** START Material for this exercise **
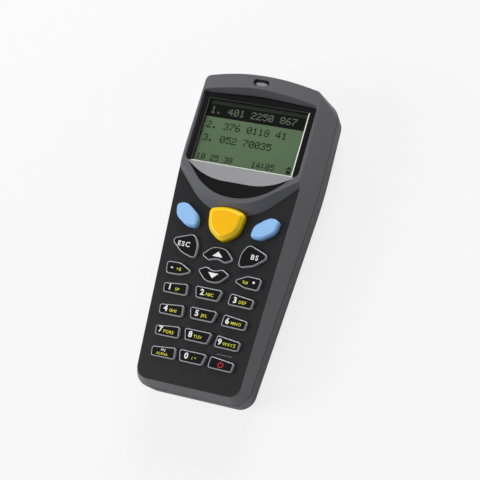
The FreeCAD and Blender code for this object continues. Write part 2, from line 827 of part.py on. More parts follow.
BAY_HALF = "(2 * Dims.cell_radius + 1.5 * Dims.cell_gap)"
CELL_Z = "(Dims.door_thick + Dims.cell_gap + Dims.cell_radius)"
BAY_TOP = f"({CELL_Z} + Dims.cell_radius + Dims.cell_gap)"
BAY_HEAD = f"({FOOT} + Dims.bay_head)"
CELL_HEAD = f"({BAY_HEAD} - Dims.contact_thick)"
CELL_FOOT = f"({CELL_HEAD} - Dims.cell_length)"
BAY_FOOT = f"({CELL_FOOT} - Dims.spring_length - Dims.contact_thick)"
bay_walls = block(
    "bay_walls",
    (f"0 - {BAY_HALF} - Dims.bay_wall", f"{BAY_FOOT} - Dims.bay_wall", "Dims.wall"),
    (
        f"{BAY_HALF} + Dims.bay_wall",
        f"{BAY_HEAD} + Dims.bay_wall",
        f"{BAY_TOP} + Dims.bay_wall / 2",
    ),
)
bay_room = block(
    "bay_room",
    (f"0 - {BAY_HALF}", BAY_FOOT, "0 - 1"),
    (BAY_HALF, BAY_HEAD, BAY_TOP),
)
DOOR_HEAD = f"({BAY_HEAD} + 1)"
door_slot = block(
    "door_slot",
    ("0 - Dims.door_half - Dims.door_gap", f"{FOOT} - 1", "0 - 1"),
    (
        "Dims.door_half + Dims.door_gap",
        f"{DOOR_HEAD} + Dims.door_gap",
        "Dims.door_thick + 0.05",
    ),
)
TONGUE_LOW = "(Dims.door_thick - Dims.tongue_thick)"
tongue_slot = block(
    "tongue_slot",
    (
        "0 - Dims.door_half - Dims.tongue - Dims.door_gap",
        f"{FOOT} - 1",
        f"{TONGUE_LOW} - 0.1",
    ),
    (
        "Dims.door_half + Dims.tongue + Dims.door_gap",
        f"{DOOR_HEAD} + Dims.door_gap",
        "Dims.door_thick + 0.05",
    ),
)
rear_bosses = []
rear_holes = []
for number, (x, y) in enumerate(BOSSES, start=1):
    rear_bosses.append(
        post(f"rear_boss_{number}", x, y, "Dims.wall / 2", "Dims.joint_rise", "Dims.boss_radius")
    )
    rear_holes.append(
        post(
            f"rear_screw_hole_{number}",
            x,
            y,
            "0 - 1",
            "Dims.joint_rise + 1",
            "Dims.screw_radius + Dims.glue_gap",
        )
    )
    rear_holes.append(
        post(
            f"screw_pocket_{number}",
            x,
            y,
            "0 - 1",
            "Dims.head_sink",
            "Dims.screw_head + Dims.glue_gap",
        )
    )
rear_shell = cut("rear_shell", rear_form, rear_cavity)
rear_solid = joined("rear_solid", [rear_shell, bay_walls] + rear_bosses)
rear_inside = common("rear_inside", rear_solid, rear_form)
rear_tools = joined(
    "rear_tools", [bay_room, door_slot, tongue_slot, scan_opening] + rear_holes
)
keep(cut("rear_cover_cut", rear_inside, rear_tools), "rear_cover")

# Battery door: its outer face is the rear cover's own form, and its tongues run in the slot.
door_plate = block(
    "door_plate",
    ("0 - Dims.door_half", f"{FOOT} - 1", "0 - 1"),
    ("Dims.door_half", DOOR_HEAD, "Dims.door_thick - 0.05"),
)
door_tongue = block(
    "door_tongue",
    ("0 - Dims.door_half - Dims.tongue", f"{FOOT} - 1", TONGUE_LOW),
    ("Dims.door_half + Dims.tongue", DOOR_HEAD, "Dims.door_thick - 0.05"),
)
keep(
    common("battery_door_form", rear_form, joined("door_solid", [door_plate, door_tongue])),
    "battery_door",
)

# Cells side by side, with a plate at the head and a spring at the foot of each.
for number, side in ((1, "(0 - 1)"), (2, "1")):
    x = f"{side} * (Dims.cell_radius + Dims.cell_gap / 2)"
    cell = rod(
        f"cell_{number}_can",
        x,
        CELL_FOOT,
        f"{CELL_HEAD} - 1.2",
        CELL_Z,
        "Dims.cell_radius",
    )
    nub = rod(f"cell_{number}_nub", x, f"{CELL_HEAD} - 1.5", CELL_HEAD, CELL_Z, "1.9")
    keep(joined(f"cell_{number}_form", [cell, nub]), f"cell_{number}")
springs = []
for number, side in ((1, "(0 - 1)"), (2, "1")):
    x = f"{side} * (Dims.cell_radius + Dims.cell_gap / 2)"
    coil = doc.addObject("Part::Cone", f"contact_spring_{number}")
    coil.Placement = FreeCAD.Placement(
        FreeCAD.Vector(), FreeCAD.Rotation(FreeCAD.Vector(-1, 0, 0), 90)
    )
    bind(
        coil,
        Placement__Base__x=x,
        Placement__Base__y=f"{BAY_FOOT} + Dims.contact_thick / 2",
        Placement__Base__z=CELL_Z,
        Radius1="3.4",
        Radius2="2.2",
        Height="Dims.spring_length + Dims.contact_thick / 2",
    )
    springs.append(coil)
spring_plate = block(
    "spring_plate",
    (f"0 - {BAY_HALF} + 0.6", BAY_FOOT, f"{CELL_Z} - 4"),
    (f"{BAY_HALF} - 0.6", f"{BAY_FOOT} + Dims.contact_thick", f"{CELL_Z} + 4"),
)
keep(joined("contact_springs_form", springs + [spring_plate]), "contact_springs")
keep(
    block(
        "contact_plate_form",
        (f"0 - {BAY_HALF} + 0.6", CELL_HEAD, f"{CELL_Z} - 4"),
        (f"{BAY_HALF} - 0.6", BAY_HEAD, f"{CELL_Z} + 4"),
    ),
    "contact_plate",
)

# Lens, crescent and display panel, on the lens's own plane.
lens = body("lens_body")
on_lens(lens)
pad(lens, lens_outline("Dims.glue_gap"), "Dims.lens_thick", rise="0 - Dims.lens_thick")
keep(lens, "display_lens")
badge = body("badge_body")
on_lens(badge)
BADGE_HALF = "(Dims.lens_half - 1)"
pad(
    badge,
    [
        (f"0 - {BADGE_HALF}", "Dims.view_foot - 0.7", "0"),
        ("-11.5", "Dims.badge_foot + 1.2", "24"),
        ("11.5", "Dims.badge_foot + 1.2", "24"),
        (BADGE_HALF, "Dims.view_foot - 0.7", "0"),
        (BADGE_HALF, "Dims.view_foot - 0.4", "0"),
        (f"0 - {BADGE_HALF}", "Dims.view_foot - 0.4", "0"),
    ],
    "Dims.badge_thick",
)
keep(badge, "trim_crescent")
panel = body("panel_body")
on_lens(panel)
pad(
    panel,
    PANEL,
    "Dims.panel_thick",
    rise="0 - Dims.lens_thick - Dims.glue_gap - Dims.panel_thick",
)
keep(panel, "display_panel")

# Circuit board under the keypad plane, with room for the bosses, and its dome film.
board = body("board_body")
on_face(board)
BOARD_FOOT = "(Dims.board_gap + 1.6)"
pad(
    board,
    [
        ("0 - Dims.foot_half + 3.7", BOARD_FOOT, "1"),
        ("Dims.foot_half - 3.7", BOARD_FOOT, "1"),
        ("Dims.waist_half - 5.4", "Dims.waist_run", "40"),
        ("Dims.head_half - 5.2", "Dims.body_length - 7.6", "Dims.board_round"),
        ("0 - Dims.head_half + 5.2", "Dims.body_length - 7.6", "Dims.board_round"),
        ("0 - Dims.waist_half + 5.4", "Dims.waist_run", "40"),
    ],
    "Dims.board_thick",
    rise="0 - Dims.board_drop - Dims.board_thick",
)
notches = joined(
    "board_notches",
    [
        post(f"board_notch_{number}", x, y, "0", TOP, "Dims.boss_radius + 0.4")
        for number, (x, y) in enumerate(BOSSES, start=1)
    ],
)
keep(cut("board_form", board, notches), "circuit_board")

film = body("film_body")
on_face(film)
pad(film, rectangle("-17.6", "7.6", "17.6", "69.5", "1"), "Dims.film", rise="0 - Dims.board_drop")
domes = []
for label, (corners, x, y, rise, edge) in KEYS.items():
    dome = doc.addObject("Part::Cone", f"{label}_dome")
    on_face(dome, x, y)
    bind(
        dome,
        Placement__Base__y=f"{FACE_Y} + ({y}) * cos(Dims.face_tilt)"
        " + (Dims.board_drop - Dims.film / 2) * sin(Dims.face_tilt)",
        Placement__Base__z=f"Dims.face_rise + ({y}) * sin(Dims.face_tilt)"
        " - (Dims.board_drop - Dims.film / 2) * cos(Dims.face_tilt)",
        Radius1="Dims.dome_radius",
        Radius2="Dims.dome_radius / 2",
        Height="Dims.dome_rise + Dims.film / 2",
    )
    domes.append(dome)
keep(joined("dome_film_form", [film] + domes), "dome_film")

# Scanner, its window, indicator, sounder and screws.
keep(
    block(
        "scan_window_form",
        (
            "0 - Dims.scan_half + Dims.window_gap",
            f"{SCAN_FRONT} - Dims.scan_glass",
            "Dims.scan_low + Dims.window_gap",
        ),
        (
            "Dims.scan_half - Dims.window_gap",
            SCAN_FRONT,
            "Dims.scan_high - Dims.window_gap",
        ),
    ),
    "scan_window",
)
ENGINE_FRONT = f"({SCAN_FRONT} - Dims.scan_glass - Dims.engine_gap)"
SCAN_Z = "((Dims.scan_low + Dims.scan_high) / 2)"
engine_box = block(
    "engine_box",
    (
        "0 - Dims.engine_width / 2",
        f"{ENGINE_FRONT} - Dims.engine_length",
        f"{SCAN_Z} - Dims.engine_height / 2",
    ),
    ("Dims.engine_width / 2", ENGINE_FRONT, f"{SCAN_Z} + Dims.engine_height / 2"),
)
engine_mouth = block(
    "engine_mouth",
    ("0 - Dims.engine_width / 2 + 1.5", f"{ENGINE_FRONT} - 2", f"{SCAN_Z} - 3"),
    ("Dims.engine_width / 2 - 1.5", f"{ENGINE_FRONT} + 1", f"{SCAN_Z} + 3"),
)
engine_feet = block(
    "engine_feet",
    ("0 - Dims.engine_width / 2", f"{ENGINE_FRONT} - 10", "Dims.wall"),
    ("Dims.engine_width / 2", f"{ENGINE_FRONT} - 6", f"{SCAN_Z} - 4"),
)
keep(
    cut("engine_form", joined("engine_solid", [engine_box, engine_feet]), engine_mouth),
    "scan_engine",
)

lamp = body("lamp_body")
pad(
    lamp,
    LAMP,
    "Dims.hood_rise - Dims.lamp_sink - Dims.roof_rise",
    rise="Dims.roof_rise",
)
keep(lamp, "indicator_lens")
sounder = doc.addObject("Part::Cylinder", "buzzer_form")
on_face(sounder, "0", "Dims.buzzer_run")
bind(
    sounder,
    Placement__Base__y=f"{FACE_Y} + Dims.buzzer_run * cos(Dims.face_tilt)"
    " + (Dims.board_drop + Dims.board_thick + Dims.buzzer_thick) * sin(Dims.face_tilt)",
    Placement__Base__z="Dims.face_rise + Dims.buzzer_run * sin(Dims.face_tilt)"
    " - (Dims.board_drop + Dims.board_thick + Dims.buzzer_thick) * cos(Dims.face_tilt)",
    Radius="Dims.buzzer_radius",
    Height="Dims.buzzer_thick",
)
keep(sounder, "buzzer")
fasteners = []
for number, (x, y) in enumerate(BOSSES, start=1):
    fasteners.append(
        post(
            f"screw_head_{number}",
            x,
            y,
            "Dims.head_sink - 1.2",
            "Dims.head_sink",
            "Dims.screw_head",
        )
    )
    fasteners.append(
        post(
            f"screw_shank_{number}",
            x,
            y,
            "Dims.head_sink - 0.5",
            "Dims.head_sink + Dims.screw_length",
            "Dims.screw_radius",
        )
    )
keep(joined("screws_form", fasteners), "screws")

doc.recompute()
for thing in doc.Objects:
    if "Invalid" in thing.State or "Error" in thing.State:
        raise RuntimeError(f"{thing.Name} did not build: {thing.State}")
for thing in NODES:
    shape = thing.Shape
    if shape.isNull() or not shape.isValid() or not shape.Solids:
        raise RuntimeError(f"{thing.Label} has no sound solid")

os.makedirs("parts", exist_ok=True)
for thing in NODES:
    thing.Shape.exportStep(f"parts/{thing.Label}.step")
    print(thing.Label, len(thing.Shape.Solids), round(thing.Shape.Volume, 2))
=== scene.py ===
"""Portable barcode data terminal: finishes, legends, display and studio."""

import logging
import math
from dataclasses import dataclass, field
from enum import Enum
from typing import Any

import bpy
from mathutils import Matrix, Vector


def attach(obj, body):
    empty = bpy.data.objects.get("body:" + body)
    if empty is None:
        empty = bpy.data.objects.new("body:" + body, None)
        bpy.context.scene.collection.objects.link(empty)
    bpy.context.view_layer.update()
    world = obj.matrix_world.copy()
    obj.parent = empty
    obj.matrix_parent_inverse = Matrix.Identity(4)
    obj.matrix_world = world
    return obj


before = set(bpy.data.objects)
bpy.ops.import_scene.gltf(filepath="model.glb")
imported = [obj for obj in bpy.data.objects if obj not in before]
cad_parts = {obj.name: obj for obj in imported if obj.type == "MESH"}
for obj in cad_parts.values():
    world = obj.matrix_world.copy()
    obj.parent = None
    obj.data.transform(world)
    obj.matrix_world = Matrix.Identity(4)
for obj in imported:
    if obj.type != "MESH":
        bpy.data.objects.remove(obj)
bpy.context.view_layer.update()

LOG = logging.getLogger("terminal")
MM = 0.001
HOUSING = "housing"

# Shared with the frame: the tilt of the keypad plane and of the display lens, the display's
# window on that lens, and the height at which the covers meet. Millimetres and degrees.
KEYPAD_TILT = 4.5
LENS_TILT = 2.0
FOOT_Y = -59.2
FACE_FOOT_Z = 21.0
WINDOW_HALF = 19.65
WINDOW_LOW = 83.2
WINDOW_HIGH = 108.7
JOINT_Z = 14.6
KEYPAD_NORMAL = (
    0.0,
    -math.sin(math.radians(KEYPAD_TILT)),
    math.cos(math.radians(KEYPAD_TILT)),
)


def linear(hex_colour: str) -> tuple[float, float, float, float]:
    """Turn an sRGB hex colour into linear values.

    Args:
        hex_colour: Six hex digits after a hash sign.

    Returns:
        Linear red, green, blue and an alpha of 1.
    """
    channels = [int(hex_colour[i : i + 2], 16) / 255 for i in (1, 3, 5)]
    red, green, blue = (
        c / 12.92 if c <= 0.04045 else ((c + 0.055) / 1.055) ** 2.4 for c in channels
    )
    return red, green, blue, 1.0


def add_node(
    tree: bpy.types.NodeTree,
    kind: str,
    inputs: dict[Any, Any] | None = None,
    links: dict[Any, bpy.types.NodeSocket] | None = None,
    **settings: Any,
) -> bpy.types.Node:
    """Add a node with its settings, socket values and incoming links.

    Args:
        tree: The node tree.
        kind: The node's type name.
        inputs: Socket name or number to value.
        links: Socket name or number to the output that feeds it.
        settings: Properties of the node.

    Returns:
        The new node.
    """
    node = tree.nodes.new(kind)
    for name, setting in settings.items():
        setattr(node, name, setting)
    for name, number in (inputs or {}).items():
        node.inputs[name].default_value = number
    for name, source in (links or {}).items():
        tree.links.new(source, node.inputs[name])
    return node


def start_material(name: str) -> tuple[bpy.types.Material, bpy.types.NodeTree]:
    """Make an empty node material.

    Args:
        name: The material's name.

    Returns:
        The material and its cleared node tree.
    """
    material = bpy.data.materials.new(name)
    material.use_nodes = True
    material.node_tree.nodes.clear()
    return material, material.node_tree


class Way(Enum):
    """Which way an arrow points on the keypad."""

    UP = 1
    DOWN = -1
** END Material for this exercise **
** START Material for this exercise **
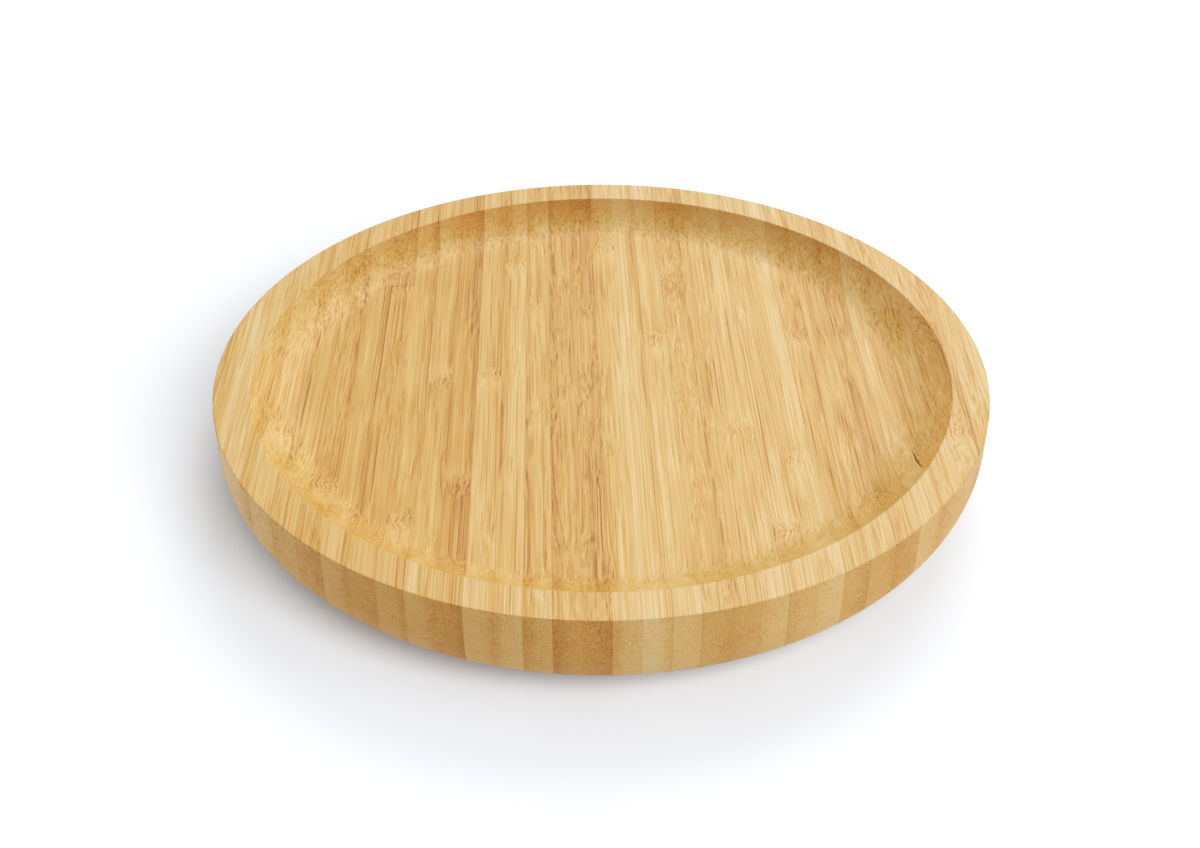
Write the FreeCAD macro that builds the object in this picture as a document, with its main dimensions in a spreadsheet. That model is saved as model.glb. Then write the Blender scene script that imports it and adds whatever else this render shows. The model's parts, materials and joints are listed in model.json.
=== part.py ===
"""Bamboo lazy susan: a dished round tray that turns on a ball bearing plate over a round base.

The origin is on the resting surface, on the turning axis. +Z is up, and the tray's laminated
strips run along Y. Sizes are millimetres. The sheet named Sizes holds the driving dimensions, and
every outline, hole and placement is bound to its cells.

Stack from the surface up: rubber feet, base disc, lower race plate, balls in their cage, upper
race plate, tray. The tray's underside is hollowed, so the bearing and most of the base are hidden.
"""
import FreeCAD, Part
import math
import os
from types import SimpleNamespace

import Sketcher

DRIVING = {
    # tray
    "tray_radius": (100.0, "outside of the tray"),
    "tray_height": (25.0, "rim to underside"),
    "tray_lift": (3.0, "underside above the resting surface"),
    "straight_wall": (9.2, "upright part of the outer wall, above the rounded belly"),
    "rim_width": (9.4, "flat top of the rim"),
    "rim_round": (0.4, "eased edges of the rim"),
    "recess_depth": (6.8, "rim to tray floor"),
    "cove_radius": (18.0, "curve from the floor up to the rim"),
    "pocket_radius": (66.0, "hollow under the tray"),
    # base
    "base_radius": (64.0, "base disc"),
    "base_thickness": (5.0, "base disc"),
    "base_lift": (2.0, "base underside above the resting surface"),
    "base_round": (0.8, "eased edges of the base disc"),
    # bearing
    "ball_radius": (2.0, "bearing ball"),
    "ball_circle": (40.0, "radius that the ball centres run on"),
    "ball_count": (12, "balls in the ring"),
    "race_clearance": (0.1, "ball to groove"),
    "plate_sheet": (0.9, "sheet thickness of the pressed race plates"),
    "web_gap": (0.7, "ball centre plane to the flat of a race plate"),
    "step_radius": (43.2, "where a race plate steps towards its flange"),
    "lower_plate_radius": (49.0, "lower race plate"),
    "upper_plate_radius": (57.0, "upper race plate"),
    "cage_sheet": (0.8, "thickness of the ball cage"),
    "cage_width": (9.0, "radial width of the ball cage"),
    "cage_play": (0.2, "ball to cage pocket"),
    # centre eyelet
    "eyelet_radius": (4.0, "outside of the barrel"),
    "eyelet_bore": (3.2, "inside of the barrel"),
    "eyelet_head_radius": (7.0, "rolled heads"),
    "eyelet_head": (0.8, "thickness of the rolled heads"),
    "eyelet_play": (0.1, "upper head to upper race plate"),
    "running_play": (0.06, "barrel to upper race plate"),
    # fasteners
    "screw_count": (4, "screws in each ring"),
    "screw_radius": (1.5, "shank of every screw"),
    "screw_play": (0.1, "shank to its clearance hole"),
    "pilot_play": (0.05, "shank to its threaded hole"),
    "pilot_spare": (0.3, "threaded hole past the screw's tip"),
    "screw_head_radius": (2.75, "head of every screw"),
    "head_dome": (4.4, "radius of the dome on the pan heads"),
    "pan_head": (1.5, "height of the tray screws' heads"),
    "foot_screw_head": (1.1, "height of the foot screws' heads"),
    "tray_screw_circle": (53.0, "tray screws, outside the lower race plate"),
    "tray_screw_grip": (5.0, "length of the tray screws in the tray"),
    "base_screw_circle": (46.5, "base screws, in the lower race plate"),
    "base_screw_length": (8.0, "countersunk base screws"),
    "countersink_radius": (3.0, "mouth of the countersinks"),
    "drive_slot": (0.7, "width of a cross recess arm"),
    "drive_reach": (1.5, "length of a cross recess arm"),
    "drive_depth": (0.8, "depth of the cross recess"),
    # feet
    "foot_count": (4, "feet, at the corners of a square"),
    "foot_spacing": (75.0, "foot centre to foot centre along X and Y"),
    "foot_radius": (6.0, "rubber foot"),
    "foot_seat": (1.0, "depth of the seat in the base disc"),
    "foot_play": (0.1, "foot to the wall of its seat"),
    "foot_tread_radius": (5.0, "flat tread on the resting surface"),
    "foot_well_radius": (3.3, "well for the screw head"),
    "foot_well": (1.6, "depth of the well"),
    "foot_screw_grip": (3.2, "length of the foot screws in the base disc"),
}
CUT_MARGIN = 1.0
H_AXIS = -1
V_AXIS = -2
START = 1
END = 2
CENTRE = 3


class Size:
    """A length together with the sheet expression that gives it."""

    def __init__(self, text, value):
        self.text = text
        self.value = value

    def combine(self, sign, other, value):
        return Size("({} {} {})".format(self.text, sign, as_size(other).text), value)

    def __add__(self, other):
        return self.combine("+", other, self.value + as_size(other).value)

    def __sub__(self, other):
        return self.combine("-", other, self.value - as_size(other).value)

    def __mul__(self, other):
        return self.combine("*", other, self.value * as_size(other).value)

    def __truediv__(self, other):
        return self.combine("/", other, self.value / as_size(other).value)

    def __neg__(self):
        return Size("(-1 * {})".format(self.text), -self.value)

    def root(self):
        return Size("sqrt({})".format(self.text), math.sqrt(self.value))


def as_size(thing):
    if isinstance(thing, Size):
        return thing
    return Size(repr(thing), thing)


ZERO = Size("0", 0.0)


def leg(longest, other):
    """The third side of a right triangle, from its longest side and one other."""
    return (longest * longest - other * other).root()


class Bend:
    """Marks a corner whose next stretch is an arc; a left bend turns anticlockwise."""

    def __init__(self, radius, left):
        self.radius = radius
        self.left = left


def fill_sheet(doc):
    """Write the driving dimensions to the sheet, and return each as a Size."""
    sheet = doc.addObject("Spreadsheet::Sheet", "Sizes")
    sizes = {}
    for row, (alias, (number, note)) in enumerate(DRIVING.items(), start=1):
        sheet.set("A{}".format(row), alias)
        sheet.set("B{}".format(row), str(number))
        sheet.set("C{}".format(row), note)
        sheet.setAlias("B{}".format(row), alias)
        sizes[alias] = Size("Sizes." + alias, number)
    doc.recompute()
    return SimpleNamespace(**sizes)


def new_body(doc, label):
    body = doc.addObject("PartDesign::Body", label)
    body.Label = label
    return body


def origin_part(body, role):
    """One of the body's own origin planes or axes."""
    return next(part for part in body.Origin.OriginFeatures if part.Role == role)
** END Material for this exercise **
What needs to be done
In the listing above, locate the line containing "Write the FreeCAD" and the line containing "every outline, hole". Extract those two lines and every line between them, exactly as written, and only those.

Final answer
Write the FreeCAD macro that builds the object in this picture as a document, with its main dimensions in a spreadsheet. That model is saved as model.glb. Then write the Blender scene script that imports it and adds whatever else this render shows. The model's parts, materials and joints are listed in model.json.
=== part.py ===
"""Bamboo lazy susan: a dished round tray that turns on a ball bearing plate over a round base.

The origin is on the resting surface, on the turning axis. +Z is up, and the tray's laminated
strips run along Y. Sizes are millimetres. The sheet named Sizes holds the driving dimensions, and
every outline, hole and placement is bound to its cells.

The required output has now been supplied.